Many senators have not announced their positions on the amendment, Land and Dobson said. "Your involvement will help ensure that each senator receives tangible evidence" of his constituents' support for protecting marriage, they wrote the pastors. Their goal is to surpass a million postcards sent to senators' state offices, Land and Dobson said.
The mailing, which was sent April 12, included sample postcards. Pastors also are encouraged to order sheets of postcards without charge for members of their congregations to use.
In addition, Land and Dobson asked pastors to mention the effort from the pulpit, "if God should lead you to do so."
Focus on the Family Action paid for, printed, and mailed the materials that were sent to SBC churches. FOFA is legally separate from Focus on the Family, the pro-life radio program and ministry Dobson started in 1977.
The proposed amendment says, "Marriage in the United States shall consist only of the union of a man and a woman. Neither this Constitution, nor the constitution of any State, shall be construed to require that marriage or the legal incidents thereof be conferred upon any union other than the union of a man and a woman."

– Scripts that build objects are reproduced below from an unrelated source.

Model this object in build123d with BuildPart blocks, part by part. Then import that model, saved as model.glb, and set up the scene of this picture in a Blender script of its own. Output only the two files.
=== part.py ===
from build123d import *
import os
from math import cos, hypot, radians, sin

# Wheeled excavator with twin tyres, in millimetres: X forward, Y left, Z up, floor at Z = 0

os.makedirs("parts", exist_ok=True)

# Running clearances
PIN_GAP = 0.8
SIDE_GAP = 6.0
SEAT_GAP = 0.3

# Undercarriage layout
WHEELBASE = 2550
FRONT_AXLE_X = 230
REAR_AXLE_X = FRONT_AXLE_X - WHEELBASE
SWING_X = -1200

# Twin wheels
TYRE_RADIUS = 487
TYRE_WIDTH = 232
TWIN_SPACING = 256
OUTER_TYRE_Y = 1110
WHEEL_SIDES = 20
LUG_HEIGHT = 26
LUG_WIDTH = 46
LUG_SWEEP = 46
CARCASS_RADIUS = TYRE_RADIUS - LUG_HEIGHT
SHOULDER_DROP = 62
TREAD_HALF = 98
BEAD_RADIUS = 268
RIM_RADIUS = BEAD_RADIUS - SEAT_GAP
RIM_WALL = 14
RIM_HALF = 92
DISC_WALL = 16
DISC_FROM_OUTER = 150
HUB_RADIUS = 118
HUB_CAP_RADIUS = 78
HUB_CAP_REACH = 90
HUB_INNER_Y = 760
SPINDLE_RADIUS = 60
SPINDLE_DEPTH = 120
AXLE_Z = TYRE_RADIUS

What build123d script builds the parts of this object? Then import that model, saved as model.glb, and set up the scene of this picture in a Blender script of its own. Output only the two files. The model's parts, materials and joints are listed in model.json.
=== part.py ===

In 2004, the Senate failed to provide an up-or-down vote to a similar amendment. Supporters gained only forty-eight of the sixty votes needed to halt debate and allow a vote — a procedure called invoking cloture. Fifty senators voted against cloture, thereby blocking a vote. It appears supporters of the amendment will have at least a few more votes this year.
The House of Representatives achieved a majority on a similar amendment in 2004, but the 227-186 vote fell far short of the required two-thirds majority, or 290 votes, needed for passage.
Ratification of an amendment to the federal constitution requires not only passage by two-thirds of both houses of Congress but approval by three-fourths of the states.